Instruction: Reproduce this listing in full.
· · · · ·
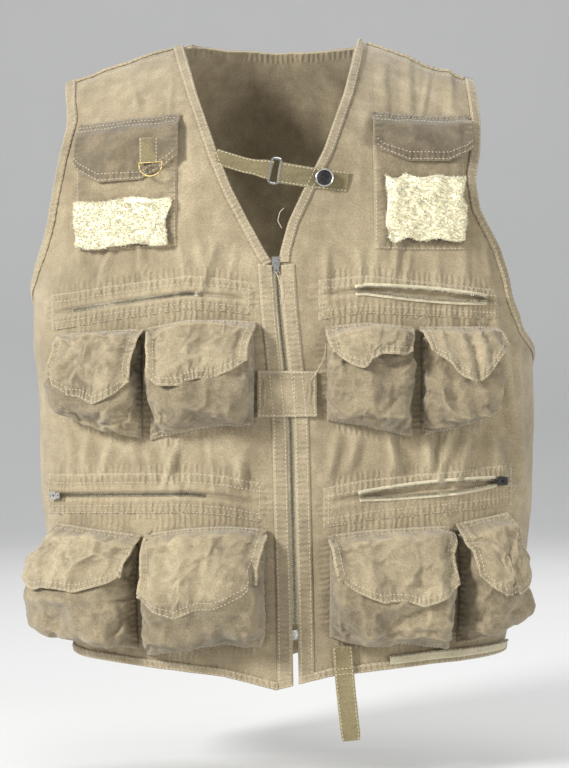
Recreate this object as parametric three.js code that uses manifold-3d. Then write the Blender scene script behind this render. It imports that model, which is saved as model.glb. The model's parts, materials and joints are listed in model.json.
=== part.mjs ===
// A utility work vest of cotton twill: a zipped, sleeveless body that carries two chest pockets, four zipped
// pockets and eight bellows pockets. Lengths are in millimetres, +Z is up and the front faces -Y.
// The origin is the middle of the shoulder line, where the vest sits on its wearer.
// "Right" and "left" are the wearer's, so the right side is at -X.
import * as THREE from 'three';
import { mergeVertices } from 'three/addons/utils/BufferGeometryUtils.js';
import Module from 'manifold-3d';

const wasm = await Module();
wasm.setup();

// Body
const bodyLength = 610;
const halfChest = 235;
const chestDepth = 122;
const backDepth = 106;
const neckHalf = 82;
const neckRise = 40;
const shoulderTip = 200;
const shoulderDrop = 40;
const shoulderRound = 110;
const frontRounding = 0.6;
const foldHeight = 5;

// Cloth and the room between its layers
const cloth = 1.6;
const clearance = 0.3;
const trimRoom = 0.5;
const edgeRoom = 1.5;
const cornerRoom = 4.2;
const seatRoom = 0.95;
const deepSeat = 1.2;
const underarmRoom = 5.2;
const seamGap = 0.5;
const bindingWidth = 9.5;
const bindingCloth = 1.3;
const hemBandWidth = 8;
const seamWidth = 9;

// Front closure
const placketWidth = 15;
const tapeHalf = 11;
const tapeCloth = 0.8;
const pocketTapeHalf = 4.5;
const teethHalf = 2;
const teethRoom = 0.7;
const toothHeight = 0.9;
const sliderWidth = 7.5;
const sliderLength = 9;
const sliderPlate = 2.2;
const bridgeWire = 1.1;
const bridgeSpan = 5.6;
const pullWidth = 5;
const pullLength = 11;
const pullThickness = 1;
const zipBoxLength = 9;
const waistTabHeight = 41;

// Neck strap
const rightStrapWidth = 14;
const leftStrapWidth = 19;
const strapCloth = 2;
const strapSink = 0.8;
const ringWire = 1.1;
const ringHeight = 21;
const ringWidth = 9;
const snapRadius = 7.9;
const snapHeight = 2.6;

// Pockets
const zipPanelRise = 2.4;
const slitHeight = 6.8;
const slitFrom = 0.08;
const slitReach = 20;
const mouthDrop = 12;
const mouthDepth = 17;
const bellyDepth = 34;
const bellySag = 7;
const creaseDepth = 5;
const chestPocketDepth = 10;
const flapPuff = 2;
const flapRoom = 1.7;
const flapTuck = 0.2;
const fleeceDepth = 4.4;
const lockDepth = 1.3;
const ringTabWidth = 17;
const ringTabLength = 22;
const ringTabCloth = 1.2;
const dRingWidth = 22;
const dRingDrop = 13;
const dRingWire = 0.9;

// Loose ends
const hangingStrapWidth = 17.5;
const hangingStrapLength = 88;
const hangingStrapDrift = 8;
const hemZipHeight = 9;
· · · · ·
Output below:
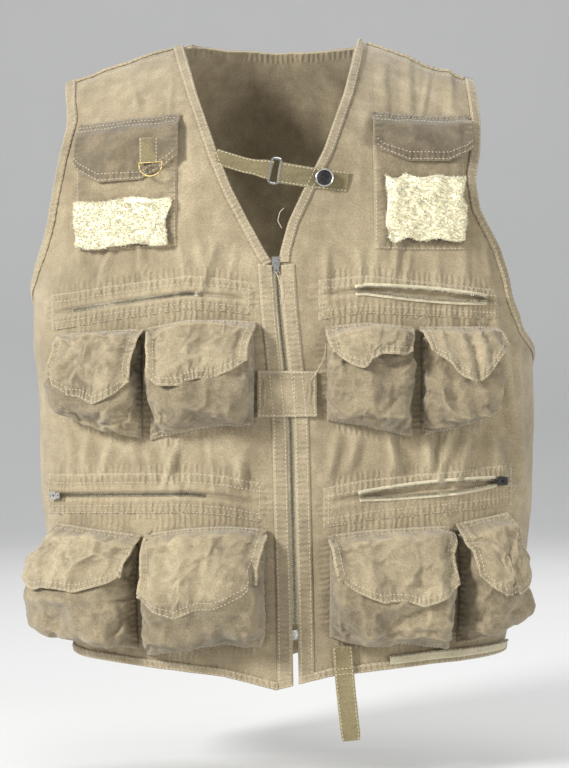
Recreate this object as parametric three.js code that uses manifold-3d. Then write the Blender scene script behind this render. It imports that model, which is saved as model.glb. The model's parts, materials and joints are listed in model.json.
=== part.mjs ===
// A utility work vest of cotton twill: a zipped, sleeveless body that carries two chest pockets, four zipped
// pockets and eight bellows pockets. Lengths are in millimetres, +Z is up and the front faces -Y.
// The origin is the middle of the shoulder line, where the vest sits on its wearer.
// "Right" and "left" are the wearer's, so the right side is at -X.
import * as THREE from 'three';
import { mergeVertices } from 'three/addons/utils/BufferGeometryUtils.js';
import Module from 'manifold-3d';

const wasm = await Module();
wasm.setup();

// Body
const bodyLength = 610;
const halfChest = 235;
const chestDepth = 122;
const backDepth = 106;
const neckHalf = 82;
const neckRise = 40;
const shoulderTip = 200;
const shoulderDrop = 40;
const shoulderRound = 110;
const frontRounding = 0.6;
const foldHeight = 5;

// Cloth and the room between its layers
const cloth = 1.6;
const clearance = 0.3;
const trimRoom = 0.5;
const edgeRoom = 1.5;
const cornerRoom = 4.2;
const seatRoom = 0.95;
const deepSeat = 1.2;
const underarmRoom = 5.2;
const seamGap = 0.5;
const bindingWidth = 9.5;
const bindingCloth = 1.3;
const hemBandWidth = 8;
const seamWidth = 9;

// Front closure
const placketWidth = 15;
const tapeHalf = 11;
const tapeCloth = 0.8;
const pocketTapeHalf = 4.5;
const teethHalf = 2;
const teethRoom = 0.7;
const toothHeight = 0.9;
const sliderWidth = 7.5;
const sliderLength = 9;
const sliderPlate = 2.2;
const bridgeWire = 1.1;
const bridgeSpan = 5.6;
const pullWidth = 5;
const pullLength = 11;
const pullThickness = 1;
const zipBoxLength = 9;
const waistTabHeight = 41;

// Neck strap
const rightStrapWidth = 14;
const leftStrapWidth = 19;
const strapCloth = 2;
const strapSink = 0.8;
const ringWire = 1.1;
const ringHeight = 21;
const ringWidth = 9;
const snapRadius = 7.9;
const snapHeight = 2.6;

// Pockets
const zipPanelRise = 2.4;
const slitHeight = 6.8;
const slitFrom = 0.08;
const slitReach = 20;
const mouthDrop = 12;
const mouthDepth = 17;
const bellyDepth = 34;
const bellySag = 7;
const creaseDepth = 5;
const chestPocketDepth = 10;
const flapPuff = 2;
const flapRoom = 1.7;
const flapTuck = 0.2;
const fleeceDepth = 4.4;
const lockDepth = 1.3;
const ringTabWidth = 17;
const ringTabLength = 22;
const ringTabCloth = 1.2;
const dRingWidth = 22;
const dRingDrop = 13;
const dRingWire = 0.9;

// Loose ends
const hangingStrapWidth = 17.5;
const hangingStrapLength = 88;
const hangingStrapDrift = 8;
const hemZipHeight = 9;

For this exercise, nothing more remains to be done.